══ PROVIDED INFORMATION ══

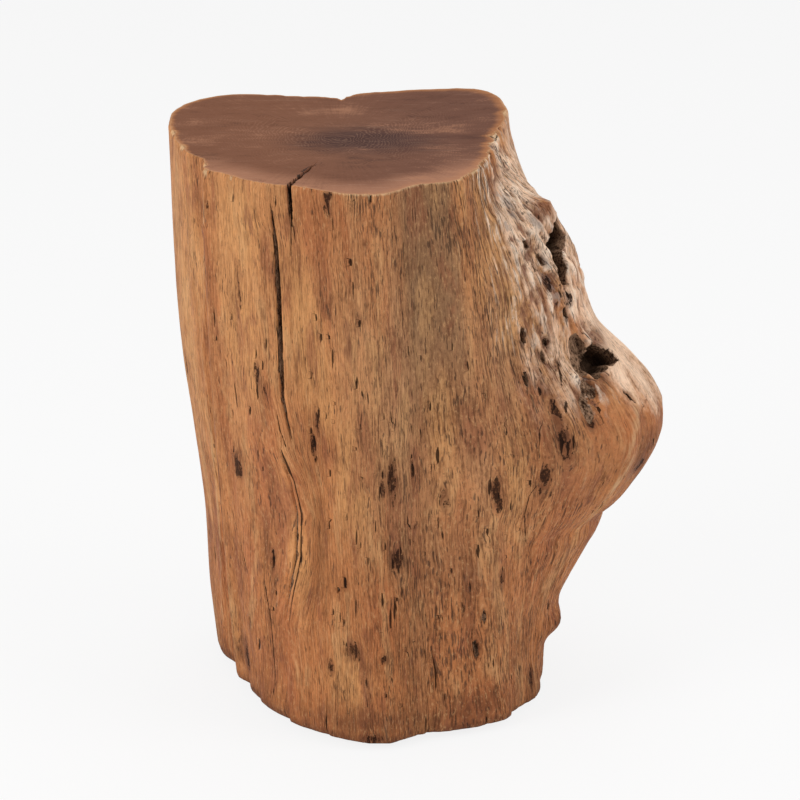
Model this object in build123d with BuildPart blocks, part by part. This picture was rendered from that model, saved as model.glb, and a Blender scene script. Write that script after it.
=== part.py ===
from build123d import *
import math
import os

# Stool cut from one length of a fluted, burled tree trunk, standing on four nail-on felt glides.
# Millimetres. +Z is up, +X is the burl's side, -Y is the front with the long drying checks.
# The origin lies on the floor, under the middle of the overall box.

# The log, between its two saw cuts, with both sawn edges eased by sanding
log_length = 450.0
seat_radius = 120.0
foot_radius = 120.0
foot_centre_x = -32.0
seat_lean = -28.0
seat_edge_ease = 1.5
foot_edge_ease = 2.5

# Radius of the two sawn faces round the pith, every 15 degrees from +X, as shares of their mean radius
seat_outline_shares = (
    0.94, 1.05, 1.21, 1.30, 1.08, 0.92, 0.82, 0.83, 1.00, 1.13, 1.17, 1.09,
    1.00, 0.94, 0.92, 0.90, 0.87, 0.84, 0.91, 0.97, 0.95, 0.98, 0.98, 0.95,
)
foot_outline_shares = (
    1.09, 1.12, 1.14, 1.17, 1.07, 0.96, 0.89, 0.91, 1.00, 1.12, 1.19, 1.09,
    0.94, 0.89, 0.87, 0.87, 0.90, 0.93, 0.98, 0.94, 0.95, 1.03, 1.07, 1.09,
)

# Flutes run the whole length: angle at seat and at foot, half width, then stand-out (negative in a valley)
left_ridge_angles = (213.0, 187.0)
left_ridge_half_width = 9.0
left_ridge_out = 5.0
left_valley_angles = (202.0, 176.0)
left_valley_half_width = 10.0
left_valley_out = -4.0
back_valley_angles = (90.0, 96.0)
back_valley_half_width = 11.0
back_valley_out = -6.0
back_left_valley_angles = (118.0, 124.0)
back_left_valley_half_width = 16.0
back_left_valley_out = -4.0
front_valley_angles = (301.0, 289.0)
front_valley_half_width = 15.0
front_valley_out = -3.5
front_right_ridge_angles = (316.0, 322.0)
front_right_ridge_half_width = 13.0
front_right_ridge_out = 3.0

# Swellings: height of the middle above the foot, half height and stand-out, then angle and half angle
burl_height = 236.0
burl_half_height = 79.0
burl_out = 98.0
burl_angle, burl_half_angle = 2.0, 30.0
upper_swell_height = 356.0
upper_swell_half_height = 54.0
upper_swell_out = 33.0
upper_swell_angle, upper_swell_half_angle = 6.0, 38.0
shoulder_height = 398.0
shoulder_half_height = 17.0
shoulder_out = 12.0
shoulder_angle, shoulder_half_angle = -5.0, 11.0
pocket_wall_height = 358.0
pocket_wall_half_height = 56.0
pocket_wall_out = 16.0
pocket_wall_angle, pocket_wall_half_angle = -2.0, 15.0
lower_swell_height = 148.0
lower_swell_half_height = 81.0
lower_swell_out = 43.0
lower_swell_angle, lower_swell_half_angle = 5.0, 26.0
crease_height = 144.0
crease_half_height = 9.0
crease_out = -6.0
crease_angle, crease_half_angle = 0.0, 22.0
low_knob_height = 55.0
low_knob_half_height = 12.0
low_knob_out = 8.0
low_knob_angle, low_knob_half_angle = -8.0, 8.0
belly_height = 300.0
belly_half_height = 150.0
belly_out = 8.5
belly_angle, belly_half_angle = 165.0, 32.0
back_boss_height = 165.0
back_boss_half_height = 60.0
back_boss_out = 8.0
back_boss_angle, back_boss_half_angle = 62.0, 16.0

# The rings of the trunk's surface between its eased edges, and the sides of each ring
ring_bands = 26
ring_sides = 72

# Hollows of the burl: angle and height above the foot, then length up the grain, width, depth and slant,
# and the corners of the ragged mouth, up the grain and across it, as shares of the length and the width
upper_hollow_place = (-8.5, 369.0)
upper_hollow_length = 58.0
upper_hollow_width = 20.0
upper_hollow_depth = 24.0
upper_hollow_slant = -18.0
upper_hollow_shares = (
    (0.50, -0.10), (0.36, 0.36), (0.10, 0.50), (-0.18, 0.22),
    (-0.50, 0.04), (-0.24, -0.22), (0.08, -0.48), (0.36, -0.46),
)
lower_hollow_place = (-9.5, 285.0)
lower_hollow_length = 46.0
lower_hollow_width = 36.0
lower_hollow_depth = 30.0
lower_hollow_slant = 13.0
lower_hollow_shares = (
    (0.50, -0.14), (0.40, 0.30), (0.10, 0.50), (-0.26, 0.38),
    (-0.50, 0.02), (-0.34, -0.36), (0.02, -0.50), (0.34, -0.44),
)
hollow_floor_share = 0.45
hollow_lift_share = 0.10

# Open knots and insect holes: angle and height above the foot, length up the grain and width of each
knot_hole_places = ((-26.7, 320.0), (-28.8, 286.0), (-12.8, 325.0), (-18.0, 383.0), (-15.7, 367.0))
knot_hole_lengths = (10.0, 9.0, 9.0, 7.0, 12.0)
knot_hole_widths = (6.0, 4.5, 6.0, 6.5, 7.0)
knot_hole_depth = 8.0
hole_floor_share = 0.5

# Drying checks: radial splits, widest where they reach the surface, as angle and height above the foot
long_check_places = (
    (242.0, 437.0), (243.0, 402.0), (242.2, 360.0), (241.4, 320.0), (240.6, 281.0), (243.4, 247.0),
)
long_check_width = 3.4
long_check_depth = 26.0
low_check_places = (
    (238.0, 240.0), (243.4, 214.0), (245.8, 186.0), (243.8, 150.0), (238.0, 112.0), (234.6, 88.0),
)
low_check_width = 1.8
low_check_depth = 15.0
check_root_share = 0.25
seat_check_angle = 250.2
seat_check_length = 49.0
seat_check_width = 3.2
seat_check_drop = 76.0
seat_check_middle_share = 0.55

# Nail-on glides: a moulded base, a flat-headed nail through it and a felt disc glued over the head
glide_names = ("back_right", "back_left", "front_left", "front_right")
glide_angles = (42.0, 146.0, 222.0, 318.0)
glide_inset = 32.0
base_radius = 11.0
base_thickness = 3.0
felt_radius = 10.2
felt_thickness = 3.5
nail_radius = 1.2
nail_length = 18.0
nail_head_radius = 3.5
nail_head_thickness = 1.0
nail_head_clearance = 0.15
nail_hole_clearance = 0.05

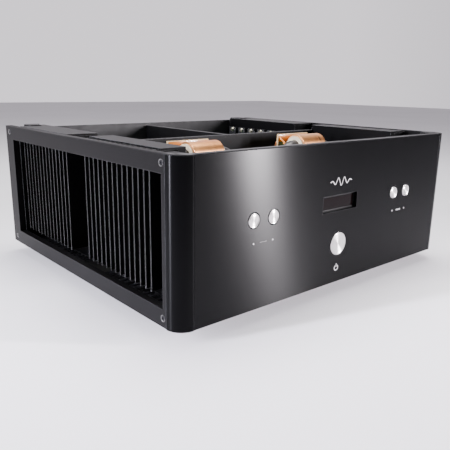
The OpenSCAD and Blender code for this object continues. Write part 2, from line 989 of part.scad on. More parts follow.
module terminal_knob(x) {
  knob_y = body_d + terminal_reach - knob_len;
  color("#222224")
    place()
      difference() {
        union() {
          rod_y(x, knob_y, terminal_z, knob_r, knob_len - 1);
          translate([x, knob_y + knob_len - 1, terminal_z])
            rotate([-90, 0, 0])
              cylinder(r1 = knob_r, r2 = knob_r - 1, h = 1);
        }
        rod_y(x, knob_y - cut, terminal_z, stud_r + knob_gap, knob_len + 2 * cut);
        for (i = [0 : flutes - 1])
          rod_y(x + (knob_r + 0.4) * cos(i * 360 / flutes), knob_y + 3,
                terminal_z + (knob_r + 0.4) * sin(i * 360 / flutes), flute_r, knob_len);
      }
}

front_panel();
corner_post(-1);  // corner_post_left
corner_post(1);  // corner_post_right
side_frame(-1);  // side_frame_left
side_frame(1);  // side_frame_right
base_plate();
rear_panel();
rear_posts();
cross_partition();
centre_partition();
heat_sink(-1, sink_front, sink_cap_x[0], false);  // heat_sink_front_left
heat_sink(-1, sink_rear, sink_cap_x[1], true);  // heat_sink_rear_left
heat_sink(1, sink_front, sink_cap_x[0], false);  // heat_sink_front_right
heat_sink(1, sink_rear, sink_cap_x[1], true);  // heat_sink_rear_right
feet();
foot_pads();
foot_screws();
side_screws();
rear_screws();
display_window();
display_module();
control_board();
small_button(-button_x[1]);  // input_down_button
small_button(-button_x[0]);  // input_up_button
small_button(button_x[0]);  // volume_down_button
small_button(button_x[1]);  // volume_up_button
power_button();
core(-coil_x);  // core_left
core(coil_x);  // core_right
windings(-coil_x);  // windings_left
windings(coil_x);  // windings_right
bobbins(-coil_x);  // bobbins_left
bobbins(coil_x);  // bobbins_right
transformer_frame(-coil_x);  // transformer_frame_left
transformer_frame(coil_x);  // transformer_frame_right
lead_board(-coil_x);  // lead_board_left
lead_board(coil_x);  // lead_board_right
supply_boards();
filter_capacitors();
amplifier_board(-1);  // amplifier_board_left
amplifier_board(1);  // amplifier_board_right
output_transistors(-1);  // output_transistors_left
output_transistors(1);  // output_transistors_right
transistor_screws();
input_board();
board_spacers();
mains_inlet();
fuse_drawer();
mains_switch_body();
mains_rocker();
phono_sockets();
xlr_shells();
xlr_inserts();
xlr_latch(-1);  // xlr_latch_left
xlr_latch(1);  // xlr_latch_right
speaker_terminals();
terminal_knob(-terminal_x[1]);  // knob_left_positive
terminal_knob(-terminal_x[0]);  // knob_left_negative
terminal_knob(terminal_x[0]);  // knob_right_negative
terminal_knob(terminal_x[1]);  // knob_right_positive
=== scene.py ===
"""Looks of an open-topped stereo amplifier: materials, markings, small parts and wiring around its CAD frame.

Camera, lights and textures are in metres. Meshes are drawn in millimetres, in the frame's own coordinates,
and are scaled to metres when they are done.
"""

import json
import math
import random

import bmesh
import bpy
from mathutils import Matrix, Vector


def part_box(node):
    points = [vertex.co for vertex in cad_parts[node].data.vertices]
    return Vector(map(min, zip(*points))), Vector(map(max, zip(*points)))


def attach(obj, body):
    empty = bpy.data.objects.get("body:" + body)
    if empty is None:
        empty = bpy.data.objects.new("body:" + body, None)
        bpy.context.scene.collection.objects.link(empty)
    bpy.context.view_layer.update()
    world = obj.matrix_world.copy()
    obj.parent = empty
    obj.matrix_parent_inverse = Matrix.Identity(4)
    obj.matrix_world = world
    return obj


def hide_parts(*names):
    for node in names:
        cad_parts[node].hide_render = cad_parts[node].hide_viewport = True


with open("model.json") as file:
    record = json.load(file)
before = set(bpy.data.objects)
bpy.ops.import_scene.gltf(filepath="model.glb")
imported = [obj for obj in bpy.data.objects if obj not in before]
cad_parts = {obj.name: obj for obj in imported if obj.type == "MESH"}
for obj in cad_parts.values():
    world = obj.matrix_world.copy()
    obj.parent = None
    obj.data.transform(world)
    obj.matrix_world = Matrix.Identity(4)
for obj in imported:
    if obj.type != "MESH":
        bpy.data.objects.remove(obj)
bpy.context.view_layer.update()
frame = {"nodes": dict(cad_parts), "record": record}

MM = 0.001
X, Y, Z = Vector((1, 0, 0)), Vector((0, 1, 0)), Vector((0, 0, 1))
SIDES = {"left": -1, "right": 1}
BOARD_T = 1.6
CHASSIS = "chassis"
INK = 0.06


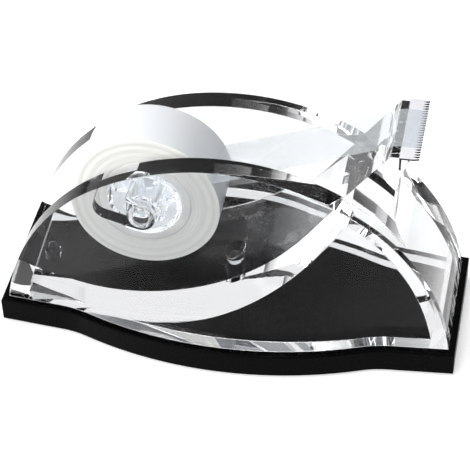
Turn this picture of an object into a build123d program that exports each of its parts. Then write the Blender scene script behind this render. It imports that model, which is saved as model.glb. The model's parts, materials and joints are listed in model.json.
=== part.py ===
"""Desk tape dispenser: clear moulded body on a weighted black base, with a hub that carries the roll.

Frame: millimetres, +Z up, +X towards the cutting blade, +Y across the object.
The origin is the middle of the underside, on the surface that the dispenser stands on.
"""
from build123d import *
from math import atan2, cos, degrees, radians, sin, sqrt, tan
import os

os.makedirs("parts", exist_ok=True)

# ---- driving dimensions ------------------------------------------------------------------
# tape roll
tape_width = 19.0
roll_diameter = 50.5
core_bore = 25.4
core_wall = 3.1
tape_film = 0.2
peel_angle = 25.0
peel_gap = 0.3

# overall sizes: the width follows from the tape, the bay and the walls
base_length = 158.0
arch_height = 76.0
middle_swell = 12.45

# base
base_height = 9.9
base_wall = 2.4
base_top = 2.2
base_edge_radius = 0.6
ledge = 2.6
shoulder_inset = 27.0
shoulder_swell = 2.2
shoulder_blend = 5.0
pad_thickness = 1.0
pad_inset = 2.0
cover_thickness = 1.6
ballast_play = 0.3

# clear body
arch_end_ledge = 2.34
wall_top = 7.2
wall_flare = 1.05
skirt_wall = 7.0
roof_wall = 6.6
bay_clearance = 3.9
cradle_radius = 83.5
cradle_behind_axle = 12.6
cradle_lowest = 16.5
cradle_wall = 6.9
cradle_start_angle = 200.0
ramp_angle = 53.0
crown_pinch = 2.2
crown_shoulder_swell = 0.1

# arm that carries the blade
arm_rise = 9.4
arm_side_overlap = 1.0
arm_tip_length = 6.6
arm_tang_wall = 0.94
arm_foot_ahead = 1.44
arm_foot_sunk = 0.44

# axle and its channels
axle_diameter = 9.5
axle_bore = 5.4
axle_inset = 51.6
axle_below_crown = 24.4
axle_chamfer = 0.5
channel_depth = 3.6
channel_clearance = 0.15
axle_end_clearance = 0.25
seat_leg = 11.6
seat_leg_angle = 166.0
mouth_leg_angle = 72.0

# hub
hub_wall = 1.7
hub_rim_overhang = 0.5
hub_tube_wall = 1.6
hub_side_clearance = 0.7
hub_web = 1.6
hub_ribs = 6
hub_rib = 1.4
hub_rib_width = 15.0
spin_clearance = 0.06

# cutting blade
blade_overhang = 0.8
blade_thickness = 0.6
blade_flat = 4.4
blade_setback = 2.8
blade_tang = 5.0
tooth_length = 1.9
tooth_count = 25
tail_setback = 0.3

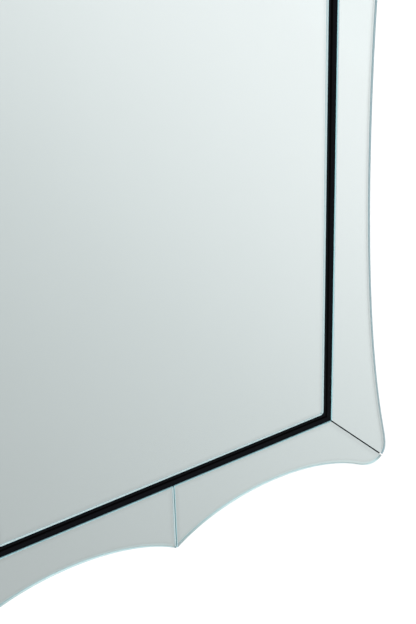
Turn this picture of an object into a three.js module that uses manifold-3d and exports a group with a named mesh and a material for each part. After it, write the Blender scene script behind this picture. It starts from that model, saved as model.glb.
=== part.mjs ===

═══

Everything from the line containing "speaker_terminals();" down to the line containing "bpy.data.objects.remove(obj)" should be repeated exactly, with both end lines kept and no other lines added.

#### [RESULT BELOW]
speaker_terminals();
terminal_knob(-terminal_x[1]);  // knob_left_positive
terminal_knob(-terminal_x[0]);  // knob_left_negative
terminal_knob(terminal_x[0]);  // knob_right_negative
terminal_knob(terminal_x[1]);  // knob_right_positive
=== scene.py ===
"""Looks of an open-topped stereo amplifier: materials, markings, small parts and wiring around its CAD frame.

Camera, lights and textures are in metres. Meshes are drawn in millimetres, in the frame's own coordinates,
and are scaled to metres when they are done.
"""

import json
import math
import random

import bmesh
import bpy
from mathutils import Matrix, Vector


def part_box(node):
    points = [vertex.co for vertex in cad_parts[node].data.vertices]
    return Vector(map(min, zip(*points))), Vector(map(max, zip(*points)))


def attach(obj, body):
    empty = bpy.data.objects.get("body:" + body)
    if empty is None:
        empty = bpy.data.objects.new("body:" + body, None)
        bpy.context.scene.collection.objects.link(empty)
    bpy.context.view_layer.update()
    world = obj.matrix_world.copy()
    obj.parent = empty
    obj.matrix_parent_inverse = Matrix.Identity(4)
    obj.matrix_world = world
    return obj


def hide_parts(*names):
    for node in names:
        cad_parts[node].hide_render = cad_parts[node].hide_viewport = True


with open("model.json") as file:
    record = json.load(file)
before = set(bpy.data.objects)
bpy.ops.import_scene.gltf(filepath="model.glb")
imported = [obj for obj in bpy.data.objects if obj not in before]
cad_parts = {obj.name: obj for obj in imported if obj.type == "MESH"}
for obj in cad_parts.values():
    world = obj.matrix_world.copy()
    obj.parent = None
    obj.data.transform(world)
    obj.matrix_world = Matrix.Identity(4)
for obj in imported:
    if obj.type != "MESH":
        bpy.data.objects.remove(obj)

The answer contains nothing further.